▸ Written task:
Could you give the data below again, exactly and completely?

START Data excerpts

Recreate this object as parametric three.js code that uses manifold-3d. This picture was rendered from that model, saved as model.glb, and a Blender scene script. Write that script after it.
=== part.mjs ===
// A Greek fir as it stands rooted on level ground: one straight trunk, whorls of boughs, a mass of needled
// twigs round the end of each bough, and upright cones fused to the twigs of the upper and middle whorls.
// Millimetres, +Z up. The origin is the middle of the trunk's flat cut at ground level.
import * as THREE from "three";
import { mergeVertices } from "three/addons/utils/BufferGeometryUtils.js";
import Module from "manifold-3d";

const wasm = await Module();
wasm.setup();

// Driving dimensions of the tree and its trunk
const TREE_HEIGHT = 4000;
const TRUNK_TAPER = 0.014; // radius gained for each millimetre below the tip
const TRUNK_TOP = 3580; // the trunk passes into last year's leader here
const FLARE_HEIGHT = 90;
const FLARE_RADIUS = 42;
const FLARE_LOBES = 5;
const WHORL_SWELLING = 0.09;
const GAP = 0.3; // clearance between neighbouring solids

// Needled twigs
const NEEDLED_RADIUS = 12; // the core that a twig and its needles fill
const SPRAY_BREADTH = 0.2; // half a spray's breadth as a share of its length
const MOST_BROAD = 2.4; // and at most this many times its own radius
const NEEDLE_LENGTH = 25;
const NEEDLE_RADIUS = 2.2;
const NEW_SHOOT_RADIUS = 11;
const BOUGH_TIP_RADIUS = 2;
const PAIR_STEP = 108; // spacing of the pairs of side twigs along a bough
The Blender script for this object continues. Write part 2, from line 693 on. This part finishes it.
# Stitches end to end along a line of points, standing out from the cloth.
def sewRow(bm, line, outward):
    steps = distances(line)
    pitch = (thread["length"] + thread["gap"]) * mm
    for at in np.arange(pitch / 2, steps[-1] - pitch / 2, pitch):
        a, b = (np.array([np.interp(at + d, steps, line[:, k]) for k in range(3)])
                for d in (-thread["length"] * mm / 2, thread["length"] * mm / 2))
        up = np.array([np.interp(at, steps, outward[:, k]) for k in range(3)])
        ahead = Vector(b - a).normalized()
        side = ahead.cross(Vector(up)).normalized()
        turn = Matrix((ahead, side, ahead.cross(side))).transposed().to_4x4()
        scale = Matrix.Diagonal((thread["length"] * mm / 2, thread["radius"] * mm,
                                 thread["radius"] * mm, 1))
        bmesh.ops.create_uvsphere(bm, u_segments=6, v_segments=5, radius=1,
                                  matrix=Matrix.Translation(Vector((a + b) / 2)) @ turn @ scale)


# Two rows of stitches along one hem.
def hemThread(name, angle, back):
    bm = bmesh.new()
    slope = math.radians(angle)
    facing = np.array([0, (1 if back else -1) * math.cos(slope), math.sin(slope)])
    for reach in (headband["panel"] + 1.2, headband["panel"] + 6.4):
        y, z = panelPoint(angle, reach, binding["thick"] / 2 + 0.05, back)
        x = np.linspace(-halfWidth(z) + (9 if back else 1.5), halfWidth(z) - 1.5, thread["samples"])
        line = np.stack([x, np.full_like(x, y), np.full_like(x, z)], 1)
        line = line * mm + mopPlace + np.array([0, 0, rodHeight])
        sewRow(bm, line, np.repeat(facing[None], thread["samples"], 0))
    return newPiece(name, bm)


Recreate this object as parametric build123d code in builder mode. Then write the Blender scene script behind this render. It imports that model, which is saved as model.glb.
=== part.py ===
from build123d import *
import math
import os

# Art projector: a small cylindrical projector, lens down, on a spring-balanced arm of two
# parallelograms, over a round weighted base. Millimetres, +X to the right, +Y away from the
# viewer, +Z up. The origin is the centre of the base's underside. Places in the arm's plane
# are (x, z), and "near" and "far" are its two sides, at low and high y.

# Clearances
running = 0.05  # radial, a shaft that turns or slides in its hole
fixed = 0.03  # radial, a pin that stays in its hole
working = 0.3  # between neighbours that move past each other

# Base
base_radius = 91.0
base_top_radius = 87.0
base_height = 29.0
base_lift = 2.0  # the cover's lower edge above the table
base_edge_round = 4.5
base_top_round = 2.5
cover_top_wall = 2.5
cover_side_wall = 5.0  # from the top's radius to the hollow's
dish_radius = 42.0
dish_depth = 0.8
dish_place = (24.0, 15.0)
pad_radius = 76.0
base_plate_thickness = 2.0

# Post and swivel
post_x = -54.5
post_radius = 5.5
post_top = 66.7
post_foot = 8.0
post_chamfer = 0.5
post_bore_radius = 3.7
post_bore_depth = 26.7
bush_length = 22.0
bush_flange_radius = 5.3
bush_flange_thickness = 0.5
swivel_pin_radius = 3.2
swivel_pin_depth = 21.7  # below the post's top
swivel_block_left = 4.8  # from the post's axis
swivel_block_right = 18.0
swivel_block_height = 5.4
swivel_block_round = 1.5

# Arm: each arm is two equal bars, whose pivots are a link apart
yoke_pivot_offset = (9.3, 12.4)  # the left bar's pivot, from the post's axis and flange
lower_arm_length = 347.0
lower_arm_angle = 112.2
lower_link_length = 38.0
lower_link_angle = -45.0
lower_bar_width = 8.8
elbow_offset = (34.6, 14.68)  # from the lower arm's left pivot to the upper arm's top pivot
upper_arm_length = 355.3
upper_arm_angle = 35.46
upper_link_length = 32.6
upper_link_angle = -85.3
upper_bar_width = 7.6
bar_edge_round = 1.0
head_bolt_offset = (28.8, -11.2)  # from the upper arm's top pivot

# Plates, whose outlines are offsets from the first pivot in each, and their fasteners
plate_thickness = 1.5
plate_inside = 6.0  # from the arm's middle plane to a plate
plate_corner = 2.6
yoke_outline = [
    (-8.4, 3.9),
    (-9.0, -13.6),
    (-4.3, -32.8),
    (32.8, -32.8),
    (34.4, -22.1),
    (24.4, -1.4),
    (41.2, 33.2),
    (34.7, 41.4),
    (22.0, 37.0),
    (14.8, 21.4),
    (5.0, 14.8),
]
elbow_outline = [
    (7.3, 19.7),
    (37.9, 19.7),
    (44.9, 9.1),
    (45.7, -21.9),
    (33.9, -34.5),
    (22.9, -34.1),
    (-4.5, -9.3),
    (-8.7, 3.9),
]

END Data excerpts

▸ Finished task:
Recreate this object as parametric three.js code that uses manifold-3d. This picture was rendered from that model, saved as model.glb, and a Blender scene script. Write that script after it.
=== part.mjs ===
// A Greek fir as it stands rooted on level ground: one straight trunk, whorls of boughs, a mass of needled
// twigs round the end of each bough, and upright cones fused to the twigs of the upper and middle whorls.
// Millimetres, +Z up. The origin is the middle of the trunk's flat cut at ground level.
import * as THREE from "three";
import { mergeVertices } from "three/addons/utils/BufferGeometryUtils.js";
import Module from "manifold-3d";

const wasm = await Module();
wasm.setup();

// Driving dimensions of the tree and its trunk
const TREE_HEIGHT = 4000;
const TRUNK_TAPER = 0.014; // radius gained for each millimetre below the tip
const TRUNK_TOP = 3580; // the trunk passes into last year's leader here
const FLARE_HEIGHT = 90;
const FLARE_RADIUS = 42;
const FLARE_LOBES = 5;
const WHORL_SWELLING = 0.09;
const GAP = 0.3; // clearance between neighbouring solids

// Needled twigs
const NEEDLED_RADIUS = 12; // the core that a twig and its needles fill
const SPRAY_BREADTH = 0.2; // half a spray's breadth as a share of its length
const MOST_BROAD = 2.4; // and at most this many times its own radius
const NEEDLE_LENGTH = 25;
const NEEDLE_RADIUS = 2.2;
const NEW_SHOOT_RADIUS = 11;
const BOUGH_TIP_RADIUS = 2;
const PAIR_STEP = 108; // spacing of the pairs of side twigs along a bough
The Blender script for this object continues. Write part 2, from line 693 on. This part finishes it.
# Stitches end to end along a line of points, standing out from the cloth.
def sewRow(bm, line, outward):
    steps = distances(line)
    pitch = (thread["length"] + thread["gap"]) * mm
    for at in np.arange(pitch / 2, steps[-1] - pitch / 2, pitch):
        a, b = (np.array([np.interp(at + d, steps, line[:, k]) for k in range(3)])
                for d in (-thread["length"] * mm / 2, thread["length"] * mm / 2))
        up = np.array([np.interp(at, steps, outward[:, k]) for k in range(3)])
        ahead = Vector(b - a).normalized()
        side = ahead.cross(Vector(up)).normalized()
        turn = Matrix((ahead, side, ahead.cross(side))).transposed().to_4x4()
        scale = Matrix.Diagonal((thread["length"] * mm / 2, thread["radius"] * mm,
                                 thread["radius"] * mm, 1))
        bmesh.ops.create_uvsphere(bm, u_segments=6, v_segments=5, radius=1,
                                  matrix=Matrix.Translation(Vector((a + b) / 2)) @ turn @ scale)


# Two rows of stitches along one hem.
def hemThread(name, angle, back):
    bm = bmesh.new()
    slope = math.radians(angle)
    facing = np.array([0, (1 if back else -1) * math.cos(slope), math.sin(slope)])
    for reach in (headband["panel"] + 1.2, headband["panel"] + 6.4):
        y, z = panelPoint(angle, reach, binding["thick"] / 2 + 0.05, back)
        x = np.linspace(-halfWidth(z) + (9 if back else 1.5), halfWidth(z) - 1.5, thread["samples"])
        line = np.stack([x, np.full_like(x, y), np.full_like(x, z)], 1)
        line = line * mm + mopPlace + np.array([0, 0, rodHeight])
        sewRow(bm, line, np.repeat(facing[None], thread["samples"], 0))
    return newPiece(name, bm)


Recreate this object as parametric build123d code in builder mode. Then write the Blender scene script behind this render. It imports that model, which is saved as model.glb.
=== part.py ===
from build123d import *
import math
import os

# Art projector: a small cylindrical projector, lens down, on a spring-balanced arm of two
# parallelograms, over a round weighted base. Millimetres, +X to the right, +Y away from the
# viewer, +Z up. The origin is the centre of the base's underside. Places in the arm's plane
# are (x, z), and "near" and "far" are its two sides, at low and high y.

# Clearances
running = 0.05  # radial, a shaft that turns or slides in its hole
fixed = 0.03  # radial, a pin that stays in its hole
working = 0.3  # between neighbours that move past each other

# Base
base_radius = 91.0
base_top_radius = 87.0
base_height = 29.0
base_lift = 2.0  # the cover's lower edge above the table
base_edge_round = 4.5
base_top_round = 2.5
cover_top_wall = 2.5
cover_side_wall = 5.0  # from the top's radius to the hollow's
dish_radius = 42.0
dish_depth = 0.8
dish_place = (24.0, 15.0)
pad_radius = 76.0
base_plate_thickness = 2.0

# Post and swivel
post_x = -54.5
post_radius = 5.5
post_top = 66.7
post_foot = 8.0
post_chamfer = 0.5
post_bore_radius = 3.7
post_bore_depth = 26.7
bush_length = 22.0
bush_flange_radius = 5.3
bush_flange_thickness = 0.5
swivel_pin_radius = 3.2
swivel_pin_depth = 21.7  # below the post's top
swivel_block_left = 4.8  # from the post's axis
swivel_block_right = 18.0
swivel_block_height = 5.4
swivel_block_round = 1.5

# Arm: each arm is two equal bars, whose pivots are a link apart
yoke_pivot_offset = (9.3, 12.4)  # the left bar's pivot, from the post's axis and flange
lower_arm_length = 347.0
lower_arm_angle = 112.2
lower_link_length = 38.0
lower_link_angle = -45.0
lower_bar_width = 8.8
elbow_offset = (34.6, 14.68)  # from the lower arm's left pivot to the upper arm's top pivot
upper_arm_length = 355.3
upper_arm_angle = 35.46
upper_link_length = 32.6
upper_link_angle = -85.3
upper_bar_width = 7.6
bar_edge_round = 1.0
head_bolt_offset = (28.8, -11.2)  # from the upper arm's top pivot

# Plates, whose outlines are offsets from the first pivot in each, and their fasteners
plate_thickness = 1.5
plate_inside = 6.0  # from the arm's middle plane to a plate
plate_corner = 2.6
yoke_outline = [
    (-8.4, 3.9),
    (-9.0, -13.6),
    (-4.3, -32.8),
    (32.8, -32.8),
    (34.4, -22.1),
    (24.4, -1.4),
    (41.2, 33.2),
    (34.7, 41.4),
    (22.0, 37.0),
    (14.8, 21.4),
    (5.0, 14.8),
]
elbow_outline = [
    (7.3, 19.7),
    (37.9, 19.7),
    (44.9, 9.1),
    (45.7, -21.9),
    (33.9, -34.5),
    (22.9, -34.1),
    (-4.5, -9.3),
    (-8.7, 3.9),
]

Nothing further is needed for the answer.